Winner: Jaime Jaquez Jr. (UCLA)

Despite not playing in live action, Jaquez did himself a favor by jumping out of the building. Not particularly known for his athleticism or his hops at UCLA, Jaquez boasted a 34.5-inch vertical leap that ranked 3rd at the combine. Those kind of bunnies, combined with some of the best offensive savvy and scoring ability in the draft, could push him into the 1st round.

And what a pick he’d be. He’s the kind of player who’ll be able to contribute instant minutes to either a late-1st contender seeking grit and firepower off the bench or an early-2nd bottom-dweller who needs foundational pieces.

Loser: Tyger Campbell (UCLA)

UCLA’s other senior leader was relegated to the G-League Elite Camp, essentially the combine for the NBA’s little brother. Campbell regressed a bit as a shooter last year, falling to 37.8% field goal shooting and 33.8% from 3 after shooting 44.4/41.0 as a junior.

Not getting the combine invite had to hurt.

His passing remains elite, but given he had another year of eligibility, I wonder if he’s reconsidering leaving.

Winner: Mouhamed Gueye (Washington State)

The Washington State big man was a repeat entrant into the NBA Draft waters after announcing his candidacy last season before withdrawing his name and returning to the Palouse. After a fine sophomore season, he’s again testing the waters, but apparently they are warm.

While Gueye is still rehabbing from some late-season injuries and did not participate in live scrimmages, he performed well in skills events and had solid measurables. He could go in the mid-30s.

Loser: The Pac-12

In 2022, Arizona’s Bennedict Mathurin went 6th overall and Dalen Terry 18th.
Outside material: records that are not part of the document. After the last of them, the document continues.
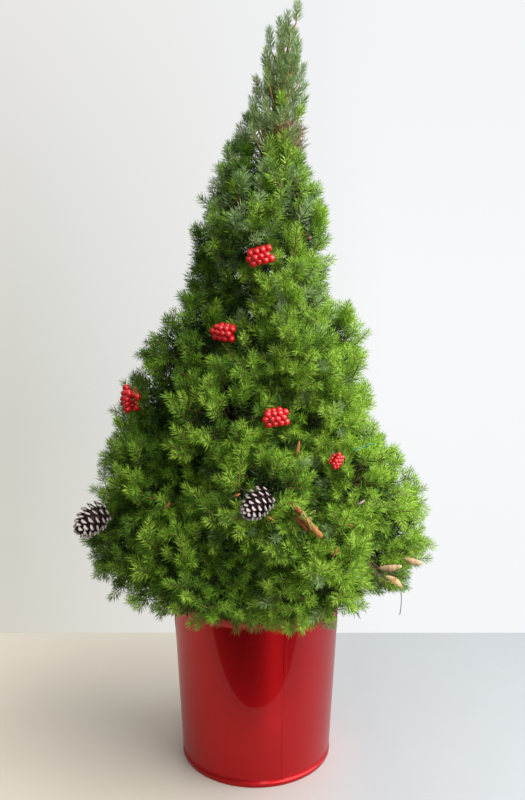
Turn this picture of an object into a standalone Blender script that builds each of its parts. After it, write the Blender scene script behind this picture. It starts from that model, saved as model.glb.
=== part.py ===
"""A dwarf Alberta spruce growing in a red tin pot, about a metre tall in all.

Metres, Z up. The origin is the middle of the pot's flat underside, and the side that is looked
at from the front faces -Y. The pot, its seam, the soil, the trunk, each bough and each mass of
needles are separate closed solids, 0.3 mm clear of each other.
"""
import math
import random
from collections import namedtuple

import bmesh
import bpy
from mathutils import Matrix, Vector, geometry

SEED = 41
CLEARANCE = 0.0003

# Pot, of sheet tin, with a rolled hoop at the foot and a rolled rim
FOOT_RADIUS = 0.100
POT_FLARE = 0.045  # growth of the radius for each metre of height
POT_HEIGHT = 0.240
POT_WALL = 0.0015
POT_FLOOR = 0.003
HOOP_HEIGHT = 0.008
HOOP_PROUD = 0.0022
RIM_HEIGHT = 0.007
RIM_PROUD = 0.0030
POT_STEPS = 48
BEAD_POINTS = 4
SEAM_ANGLE = math.radians(-70)
SEAM_WIDTH = 0.0042
SEAM_THICKNESS = 0.0009
SOIL_BELOW_RIM = 0.026
SOIL_CROWN = 0.004
SOIL_FLAT = 0.5  # share of the soil's radius that lies flat before it falls to the wall

# Trunk, straight for most of its height, with a tip that leans to the right
TRUNK_TOP = 0.885
TRUNK_LEAN = 0.034
TIP_LEAN = 0.005  # how much further over the tip of the crown leans
LEAN_POWER = 4.0
TRUNK_SWAY = 0.003
TRUNK_FOOT_RADIUS = 0.0125
TRUNK_TIP_RADIUS = 0.0016
ROOT_FLARE = 0.007
ROOT_FLARE_HEIGHT = 0.016
TRUNK_RINGS = 15
RING_CROWDING = 1.6  # packs the trunk's rings closer towards its flared foot

# Boughs
BOUGH_DROP = 0.42  # how far below its mass a bough leaves the trunk, as a share of its run
BOUGH_BOW = 0.07
BOUGH_ROOT_RADIUS = 0.0042
BOUGH_TIP_RADIUS = 0.0024
BOUGH_POINTS = 5
BOUGH_END = 0.80  # where a bough meets its mass, as a share of the mass's size

# Masses of needles
CROWN_UNDERSIDE = 0.226
SIZE_CHANCE = 0.06
HEIGHT_CHANCE = 0.007
CELL_GAP = 0.0030
TRUNK_ROOM = 0.004
STEM_DROP = 1.2  # how far below its mass a stem leaves the trunk, as a share of its run
STEM_REACH = 0.6  # how far a loose mass's stem goes on above its middle, as a share of its rise
TWIG_RADIUS = 0.0012
STEM_END_RADIUS = 0.0006

# Cores of the dense masses, as shares of a mass's own form and of the way to its walls
CORE_SHARE = 0.80
WALL_SHARE = 0.95
LEAST_CORE = 0.2
CORE_STEP_BACK = 0.9
CORE_SPACE = 0.0085
CORE_RUFFLE = 0.05
CORE_PEAKS = 16
CORE_PEAK = 0.12

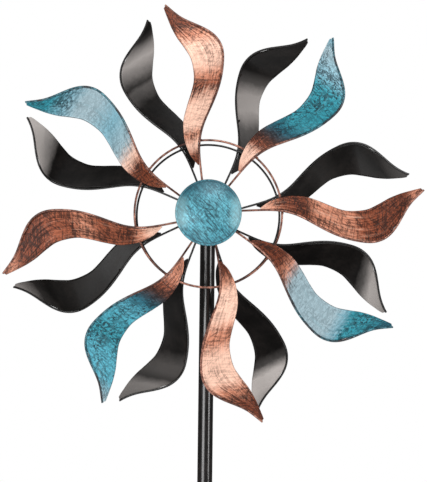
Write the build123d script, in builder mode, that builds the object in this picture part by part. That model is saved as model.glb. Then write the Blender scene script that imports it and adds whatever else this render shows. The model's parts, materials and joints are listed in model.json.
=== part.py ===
from build123d import *
import os
from math import cos, hypot, radians, sin, sqrt, tan

# Kinetic wind sculpture: two eight-leaf rotors, one behind the other, turn freely on one
# horizontal axle at the top of a garden pole. Sizes are in millimetres. +Z is up, the viewer
# stands at -Y, and the origin is on the pole's axis at ground level.

# ---- driving dimensions: the whole sculpture ----
hub_height = 1350.0
front_ring_plane = -97.0
back_ring_plane = -42.0

# ---- rotors ----
# The leaves are welded on by hand: each has its own angle, clockwise from the top as the viewer
# sees it, and sits a little further out or in than the drawing.
front_angles = (-12.5, 34.4, 82.8, 120.7, 164.6, 208.4, 252.9, 300.6)
front_reach = (0.5, 4.0, 4.0, 2.0, -1.0, 1.0, -2.0, 0.5)
back_angles = (-17.3, 29.1, 78.1, 118.3, 166.0, 205.4, 249.7, 298.4)
back_reach = (3.0, 0.0, 2.0, -3.5, -4.0, -1.0, 3.0, 3.0)
ring_radius = 104.0
ring_wire_radius = 1.5
rod_radius = 1.5
sheet_thickness = 0.8
weld_gap = 0.05

# ---- a leaf's bend: it rises towards its own face, bellies, then falls away to the tip ----
inner_slope = 10.0
outer_slope = 14.5
rod_foot = 29.0
rod_bend = 38.0
belly_start = 130.0
belly_end = 215.0
crest_end = 232.0
leaf_end = 320.0

# ---- hub, with a bearing pressed into each end ----
barrel_radius = 14.0
barrel_front = -10.0
barrel_back = 15.0
shoulder_radius = 9.5
flange_radius = 36.0
flange_thickness = 2.5
flange_fillet = 1.2
bearing_outer_radius = 11.0
bearing_bore_radius = 4.0
bearing_width = 7.0
bearing_inset = 0.5
race_land_inner = 6.1
race_land_outer = 8.9
ball_pitch_radius = 7.5
ball_radius = 2.0
ball_count = 7
race_clearance = 0.06
press_clearance = 0.01

# ---- axle and what it clamps ----
axle_radius = 3.98
axle_front = -119.0
axle_rear = 23.0
axle_chamfer = 0.8
spacer_radius = 6.0
washer_radius = 8.0
washer_thickness = 1.6
nut_across_flats = 13.0
lock_nut_height = 8.0
lock_nut_collar = 1.8
rear_nut_height = 6.5
saddle_radius = 9.0
saddle_depth = 3.0
bore_clearance = 0.12

# ---- cap ----
cap_radius = 46.3
cap_bead_radius = 1.8
cap_rise = 12.0
cap_sheet = 1.0
cap_offset = -25.0
carrier_sheet = 1.2
carrier_grip = 8.0

# ---- pole ----
pole_radius = 11.1
pole_wall = 1.2
pole_section = 457.2
pole_edge = 0.4
plug_rise = 3.5
plug_depth = 12.0
plug_wall = 2.0
joiner_length = 90.0
joiner_wall = 1.8
slip = 0.05
screw_offset = 22.0
screw_radius = 2.0
screw_head_radius = 3.8
screw_head_height = 2.2
socket_radius = 1.2
socket_depth = 1.3

# ---- stake ----
plate_length = 130.0
plate_width = 36.0
plate_thickness = 4.0
plate_corner = 12.0
spigot_length = 120.0
spigot_wall = 2.0
prong_radius = 4.5
prong_length = 250.0
prong_point = 28.0
prong_tip_radius = 0.8
prong_spacing = 50.0

# ---- derived places ----
inner_rise = tan(radians(inner_slope))
outer_fall = tan(radians(outer_slope))
belly_curve = (belly_end - belly_start) / sin(radians(inner_slope))
crest_curve = (crest_end - belly_end) / sin(radians(outer_slope))
rod_at_ring = -(rod_radius + ring_wire_radius + weld_gap) / cos(radians(inner_slope))
rod_at_hub = rod_at_ring + (ring_radius - rod_bend) * inner_rise
deepest_set = -min(front_reach + back_reach) * inner_rise
flange_face = rod_at_hub + rod_radius + weld_gap + deepest_set
pole_foot = plate_thickness
pole_top = pole_foot + 3 * pole_section
pole_bore = pole_radius - pole_wall
front_bearing = barrel_front + bearing_inset + bearing_width / 2
rear_bearing = barrel_back - bearing_inset - bearing_width / 2
saddle_face = pole_radius + saddle_depth


# The rod along a leaf's outer edge: sideways offset and distance from the axle. The back
# rotor's leaves are the same up to a tip that is cut a little shorter.
rod_sweep = (
    (1.2, 48.0),
    (3.0, 68.5),
    (7.4, 97.0),
    (17.0, 121.0),
    (32.6, 143.7),
    (54.0, 177.5),
    (63.5, 203.0),
    (66.4, 221.0),
    (61.5, 240.5),
    (35.2, 266.7),
)
front_tip = ((17.0, 282.0), (5.0, 297.5), (0.8, 303.2))
back_tip = ((17.6, 280.0), (6.4, 292.0), (2.6, 297.4))
first_welded = 4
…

In 2021, the league had 3 go in the top 12, including USC’s Evan Mobley to Cleveland at No. 3, Stanford’s Ziaire Williams to Memphis via New Orleans at No. 10 and Oregon’s Chris Duarte to Indiana at No. 13. The year prior, USC’s Onyeka Okongwu went 6th to Atlanta and Washington’s Isaiah Stewart went 16th, eventually landing in Detroit.

This year, the league will be lucky to get one 1st-round pick. What a drastic fall.